What was the most active day of editing?

daily_revs_reindexed['rev_id'].sort_values(ascending=False).head(5)
2009-03-19    46.0
2009-03-21    35.0
2009-01-25    33.0
2009-01-24    32.0
2009-03-18    26.0
Name: rev_id, dtype: float64

Plot the number of revisions by day.

ax = daily_revs_reindexed['rev_id'].plot(lw=.5)

# Label the axes
ax.set_xlabel('Date')
ax.set_ylabel('Revisions')
<matplotlib.text.Text at 0x7fe01d0599b0>

This is pretty noisy. We can clean it up by applying a rolling mean over a 60-day window.

smoothed_s = daily_revs_reindexed['rev_id'].rolling(60).mean()
ax = smoothed_s.plot(lw=3)

# Label the axes
ax.set_xlabel('Date')
ax.set_ylabel('Revisions')
<matplotlib.text.Text at 0x7fe01cf5b6a0>

Plot the cumulative sum of the number of revisions over time using the cumsum method.

ax = daily_revs_reindexed['rev_id'].cumsum().plot(lw=2)

# Label the axes
ax.set_xlabel('Date')
ax.set_ylabel('Cumulative Revisions')
<matplotlib.text.Text at 0x7fe01d0731d0>

Compute article length by day

Using the same "rev_gb_date" object, aggregate each of the baby DataFrames and compute the median article size ("rev_len"). Reindex again to make a continuous time axis.

daily_length = rev_gb_date.agg({'rev_len':np.median})

# Reindex
daily_length_reindexed = daily_length.reindex(_ix).fillna(method='ffill')
daily_length_reindexed.head()
rev_len
2003-09-07 65.5
2003-09-08 65.5
2003-09-09 65.5
2003-09-10 65.5
2003-09-11 65.5

Plot the reindexed series, making the y-axis be on a log scale to pick up detail in the early days when the article was orders of magnitude smaller.

ax = daily_length_reindexed['rev_len'].plot(lw=2,logy=True)

# Label the axes
ax.set_xlabel('Date')
ax.set_ylabel('Article size  (bytes)')
<matplotlib.text.Text at 0x7fe01ce7f4e0>

Compute diffs on time and article size

The "rev_len" only records the length of the revision at that point in time. By taking the difference with the previous observation, we can compute how much net content the user added or removed from the previous revision. Using the diff method on the "rev_len" series, we store the resulting differences as "rev_len_diff".

Compare the first five elements of the two series to verify it's worked as intended.

# Compute the diff and store as a new series
rev_df['rev_len_diff'] = rev_df['rev_len'].diff()

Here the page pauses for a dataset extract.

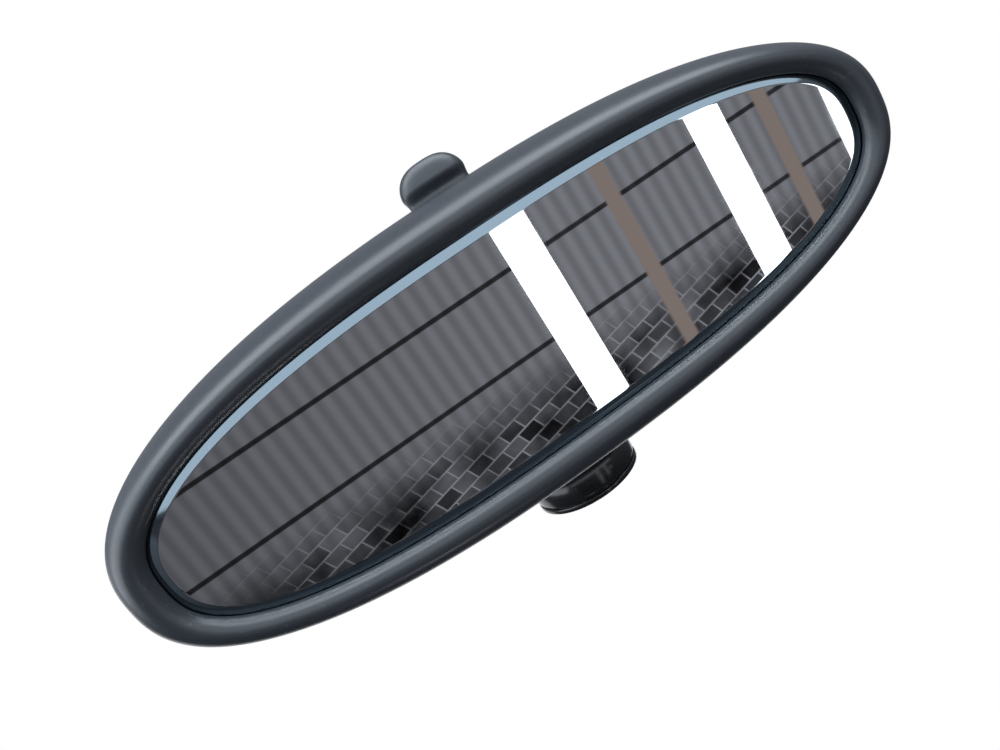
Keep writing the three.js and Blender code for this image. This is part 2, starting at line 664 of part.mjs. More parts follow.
// Soft-cornered grip with a thin neck and a pocket for the lever's tongue.
function leverKnob() {
  const half = KNOB_WIDTH / 2;
  const [near, far, round] = [-NECK_FROM, -KNOB_TO, 1.6];
  const outline = new THREE.Shape();
  outline.moveTo(-half, near);
  outline.lineTo(half, near);
  outline.lineTo(half, far + KNOB_CORNER);
  outline.quadraticCurveTo(half, far + 0.5, half - KNOB_CORNER, far + 0.3);
  outline.quadraticCurveTo(0, far - 0.3, -half + KNOB_CORNER, far + 0.3);
  outline.quadraticCurveTo(-half, far + 0.5, -half, far + KNOB_CORNER);
  const geometry = new THREE.ExtrudeGeometry(outline, {
    depth: KNOB_THICKNESS - 2 * round,
    bevelThickness: round,
    bevelSize: round,
    bevelOffset: -round,
    bevelSegments: 3,
    curveSegments: 5,
  });
  geometry.translate(0, 0, -(KNOB_THICKNESS - 2 * round) / 2).rotateX(Math.PI / 2);
  const [neckHalf, outer] = [NECK_THICKNESS / 2, KNOB_THICKNESS / 2 + 1];
  const relief = [[-outer, -neckHalf], [neckHalf, outer]].map(([from, to]) =>
    block([-half - 1, from, -KNOB_FROM], [half + 1, to, near + 1]),
  );
  const pocketHalf = TONGUE_HALF_WIDTH + FIT_GAP;
  const pocket = block([-pocketHalf, -1.8, -KNOB_TO + 2.6], [pocketHalf, 1.8, 0]);
  return cut(solid(geometry), pocket, ...relief).translate([KNOB_SHIFT, 0, 0]);
}

// ---- Arm and foot ------------------------------------------------------------------------

const FOOT_BASE = FOOT_RISE - FOOT_HEIGHT;
const POCKET_TOP = FOOT_RISE - CAVITY_DEPTH - FOOT_FLOOR;

// Round arm: back from the ball, then bent up into the foot's hub.
function arm() {
  const start = new THREE.Vector3(0, BALL_SETBACK + COLLAR_START, 0);
  const corner = new THREE.Vector3(0, FOOT_SETBACK, 0);
  const bendEnd = new THREE.Vector3(0, FOOT_SETBACK, 30);
  const path = new THREE.CurvePath();
  path.add(new THREE.QuadraticBezierCurve3(start, corner, bendEnd));
  path.add(new THREE.LineCurve3(bendEnd, new THREE.Vector3(0, FOOT_SETBACK, POCKET_TOP - FIT_GAP)));
  const section = new THREE.Shape();
  section.absarc(0, 0, ARM_RADIUS, 0, 2 * Math.PI);
  const tube = new THREE.ExtrudeGeometry(section, {
    steps: 14,
    extrudePath: path,
    curveSegments: 11,
  });
  const shank = bar(
    "y",
    THREAD_RADIUS + FIT_GAP,
    2 * (THREAD_LENGTH + 0.6),
    [0, BALL_SETBACK + COLLAR_START, 0],
  );
  const collar = revolved([
    [0, BALL_SETBACK + COLLAR_START],
    [ARM_RADIUS + 0.2, BALL_SETBACK + COLLAR_START],
    [ARM_RADIUS + 0.9, BALL_SETBACK + COLLAR_START + 0.7],
    [ARM_RADIUS + 0.9, BALL_SETBACK + COLLAR_START + 3],
    [ARM_RADIUS - 0.5, BALL_SETBACK + COLLAR_START + 5],
    [0, BALL_SETBACK + COLLAR_START + 5],
  ]);
  const screwHole = bar("z", FOOT_SCREW_RADIUS + FIT_GAP, 24, [0, FOOT_SETBACK, POCKET_TOP]);
  return cut(join(solid(tube), collar), shank, screwHole);
}

// Pieces on the foot's axis are drawn about y with y = 0 on the windscreen face and the
// head's side at negative y, then stood upright.
const onFoot = (piece) => piece.rotate([90, 0, 0]).translate([0, FOOT_SETBACK, FOOT_RISE]);

// Flared round foot with a grooved rim, an open cavity above and a pocket for the arm.
function footBody() {
  const flare = FOOT_RADIUS - HUB_RADIUS;
  const body = revolved([
    [0, -FOOT_HEIGHT],
    [HUB_RADIUS - 1, -FOOT_HEIGHT],
    [HUB_RADIUS, -FOOT_HEIGHT + 1],
    [HUB_RADIUS, -FOOT_HEIGHT + 1.8],
    [HUB_RADIUS + 0.3 * flare, -FOOT_HEIGHT + 2.3],
    [HUB_RADIUS + 0.58 * flare, -FOOT_HEIGHT + 3.6],
    [HUB_RADIUS + 0.8 * flare, -FOOT_HEIGHT + 5.7],
    [HUB_RADIUS + 0.94 * flare, -FOOT_HEIGHT + 8.6],
    [FOOT_RADIUS, -5],
    [FOOT_RADIUS, -3],
    [FOOT_RADIUS - 0.8, -2.6],
    [FOOT_RADIUS - 0.8, -1.8],
    [FOOT_RADIUS, -1.4],
    [FOOT_RADIUS, -0.5],
    [FOOT_RADIUS - 0.5, 0],
    [0, 0],
  ]);
  const cavity = bar("y", CAVITY_RADIUS, 2 * CAVITY_DEPTH, [0, 0, 0], ROUND_SEGMENTS);
  const depth = FOOT_HEIGHT - CAVITY_DEPTH - FOOT_FLOOR;
  const pocket = bar("y", ARM_RADIUS + FIT_GAP, 2 * depth, [0, -FOOT_HEIGHT, 0], 22);
  const hole = bar("y", FOOT_SCREW_RADIUS + FIT_GAP, 40, [0, 0, 0]);
  return onFoot(cut(body, cavity, pocket, hole));
}

// Spring plate on the cavity's floor with three turned-up tabs that grip the car's button.
function footClip() {
  const floor = -CAVITY_DEPTH + 0.2;
  const tabIn = CLIP_RADIUS - TAB_THICKNESS - 0.2;
  const tab = (turn) =>
    block([tabIn, floor, -3], [tabIn + TAB_THICKNESS, floor + 4.4, 3]).rotate([0, turn, 0]);
  const disc = bar("y", CLIP_RADIUS, 0.8, [0, floor + 0.4, 0], ROUND_SEGMENTS);
  const hole = bar("y", FOOT_SCREW_RADIUS + FIT_GAP, 4, [0, floor, 0]);
  return onFoot(cut(join(disc, tab(0), tab(120), tab(240)), hole));
}

const footScrew = () =>
  onFoot(screwForwards(11, FOOT_SCREW_RADIUS, 3.8).translate([0, -CAVITY_DEPTH + 1.1, 0]));

// ---- Materials ---------------------------------------------------------------------------

const material = (color, roughness, metalness = 0) =>
  new THREE.MeshStandardMaterial({ color, roughness, metalness });
const satinBlack = () => material(0x24272c, 0.42);
const hiddenBlack = () => material(0x2b2c2e, 0.6);
const glossBlack = () => material(0x0c0c0e, 0.14);
const zincSteel = () => material(0x9b9c98, 0.36, 1);
const springSteel = () => material(0x777b80, 0.3, 1);
const paleNylon = () => material(0xd9d5c8, 0.5);
const mirrorSilver = () => material(0xc6d0d6, 0.04, 1);
const greyFilm = () => material(0x50565c, 0.6);
const darkFoam = () => material(0x1c1c1d, 0.95);

// ---- Assembly ------------------------------------------------------------------------------

const part = new THREE.Group();
part.name = "interior_rearview_mirror";
part.position.set(0, -FOOT_SETBACK, -FOOT_RISE);

function add(parent, name, shape, look) {
  const mesh = shape.getMesh();
  const geometry = new THREE.BufferGeometry();
  geometry.setAttribute("position", new THREE.BufferAttribute(new Float32Array(mesh.vertProperties), 3));
  geometry.setIndex(new THREE.BufferAttribute(new Uint32Array(mesh.triVerts), 1));
  geometry.computeVertexNormals();
  const piece = new THREE.Mesh(geometry, look);
  piece.name = name;
  parent.add(piece);
}

add(part, "bezel", bezel(), satinBlack());
add(part, "rear_case", rearCase(), satinBlack());
add(part, "mirror_glass", mirrorGlass(), mirrorSilver());
add(part, "backing_film", backingFilm(), greyFilm());
add(part, "foam_pad", foamPad(), darkFoam());
add(part, "carrier_frame", carrierFrame(), hiddenBlack());
FRAME_SCREWS.forEach((place, i) => {
  add(part, `frame_screw_${i + 1}`, frameScrew(place), zincSteel());
});

add(part, "hinge_pin", hingePin(), zincSteel());
[-1, 1].forEach((side, i) => {
  const x = side * (EAR_FROM + 2 * EAR_WIDTH + 2.2);
  add(part, `hinge_clip_${i + 1}`, hingeClip(x), springSteel());
});
add(part, "lever_pin", leverPin(), zincSteel());
add(part, "detent_spring", detentSpring(), springSteel());
add(part, "detent_screw", detentScrew(), zincSteel());

add(part, "pivot_bracket", pivotBracket(), hiddenBlack());
add(part, "socket_cap", socketCap(), satinBlack());
add(part, "wave_washer", waveWasher(), springSteel());
CAP_SCREWS.forEach((place, i) => {
  add(part, `cap_screw_${i + 1}`, capScrew(place), zincSteel());
});
add(part, "ball_liner_front", frontLiner(), paleNylon());
add(part, "ball_liner_rear", rearLiner(), paleNylon());

add(part, "ball_stud", ballStud(), zincSteel());
add(part, "arm", arm(), glossBlack());
add(part, "foot_body", footBody(), glossBlack());
add(part, "foot_clip", footClip(), springSteel());
add(part, "foot_screw", footScrew(), zincSteel());

const lever = new THREE.Group();
lever.name = "lever";
lever.position.set(0, LEVER_SETBACK, LEVER_Z);
lever.rotation.x = FLIP / 2;
part.add(lever);
add(lever, "dip_lever", dipLever(), hiddenBlack());
add(lever, "lever_knob", leverKnob(), satinBlack());

export default part;
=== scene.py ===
# %% [markdown]
# # An oval interior rearview mirror
#
# The mirror hangs from a round foot on the windscreen. A bent arm ends in a steel ball, and
# the ball sits in a socket at the back of the oval head. A small lever under the head tips
# the wedge-shaped glass for night driving. The moving frame of the part is already made, so
# this script gives it smooth outer pieces, finishes, light and a camera.

import json
import math

import bmesh
import bpy
import numpy as np
from mathutils import Matrix, Vector


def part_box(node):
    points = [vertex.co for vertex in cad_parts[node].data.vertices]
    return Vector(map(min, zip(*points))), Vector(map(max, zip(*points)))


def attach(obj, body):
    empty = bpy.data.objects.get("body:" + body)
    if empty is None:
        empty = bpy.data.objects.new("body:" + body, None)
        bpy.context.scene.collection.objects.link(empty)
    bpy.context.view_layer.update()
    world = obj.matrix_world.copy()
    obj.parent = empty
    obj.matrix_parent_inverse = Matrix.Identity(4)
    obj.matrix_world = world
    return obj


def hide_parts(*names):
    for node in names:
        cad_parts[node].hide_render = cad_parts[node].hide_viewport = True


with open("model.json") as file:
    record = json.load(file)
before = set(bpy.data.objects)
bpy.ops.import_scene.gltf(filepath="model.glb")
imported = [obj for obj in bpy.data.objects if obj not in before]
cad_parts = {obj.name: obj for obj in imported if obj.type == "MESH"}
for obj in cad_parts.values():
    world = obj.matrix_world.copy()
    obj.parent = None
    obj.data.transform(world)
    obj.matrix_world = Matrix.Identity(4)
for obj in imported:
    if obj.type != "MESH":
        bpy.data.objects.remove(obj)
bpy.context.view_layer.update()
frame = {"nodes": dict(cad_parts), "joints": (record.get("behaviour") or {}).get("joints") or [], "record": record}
MM = 0.001

# %% [markdown]
# ## Places taken from the frame
#
# Every place comes from the frame's own boxes, so a piece lands where its CAD twin is. The
# rim gives the head's length and height, the depth of its crest and its parting line. The
# ball's centre and the foot's axis come from the steel stud and the foot.

# %% Places
rim_low, rim_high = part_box("bezel")
HALF_LENGTH = (rim_high.x - rim_low.x) / 2
HALF_HEIGHT = (rim_high.z - rim_low.z) / 2
HEAD = Vector((0, rim_low.y, (rim_high.z + rim_low.z) / 2))
RIM_DEPTH = rim_high.y - rim_low.y

stud_low, stud_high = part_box("ball_stud")
BALL_RADIUS = (stud_high.x - stud_low.x) / 2
BALL = Vector((0, stud_low.y + BALL_RADIUS, (stud_low.z + stud_high.z) / 2))

foot_low, foot_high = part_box("foot_body")
FOOT_RADIUS = (foot_high.y - foot_low.y) / 2
FOOT = Vector((0, (foot_high.y + foot_low.y) / 2, foot_high.z))
FOOT_HEIGHT = foot_high.z - foot_low.z
print(f"head {2000 * HALF_LENGTH:.1f} x {2000 * HALF_HEIGHT:.1f} mm, foot radius {1000 * FOOT_RADIUS:.1f} mm")

# %% [markdown]
# ## From a grid of points to a mesh
#
# All the new pieces are grids: rows of points in one direction, columns in the other. One
# helper turns such a grid into quads. A direction can wrap round on itself, as a ring does,
# and points that fall together at a pole are merged, so no seam is left open.


# %% Grid helper
def grid_mesh(name, points, wrap_rows=True, wrap_columns=False, body="head"):
    """A mesh through points[row, column, xyz]; each cell of the grid is one quad."""
    rows, columns = points.shape[:2]
    index = np.arange(rows * columns).reshape(rows, columns)
    if wrap_rows:
        index = np.vstack([index, index[:1]])
    if wrap_columns:
        index = np.hstack([index, index[:, :1]])
    corners = (index[:-1, :-1], index[1:, :-1], index[1:, 1:], index[:-1, 1:])
    quads = np.stack(corners, axis=-1).reshape(-1, 4)
    mesh = bpy.data.meshes.new(name)
    mesh.from_pydata(points.reshape(-1, 3).tolist(), [], quads.tolist())
    return finish_mesh(name, mesh, body)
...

# Verify the differences are accurate
rev_df[['rev_len','rev_len_diff']].head()
rev_len rev_len_diff
0 24 NaN
1 63 39.0
2 68 5.0
3 274 206.0
4 512 238.0

Do some more cleanup of the diffs. In particular, when a revision is deleted (which is rare) the "rev_len" value is null, which makes the diff null as well. Make the first revision's "rev_len_diff" equal to the size of the article and then ffill the other nan values.

# Set the revision lengths for the null rows to be the previous value
rev_df['rev_len'] = rev_df['rev_len'].fillna(method='ffill')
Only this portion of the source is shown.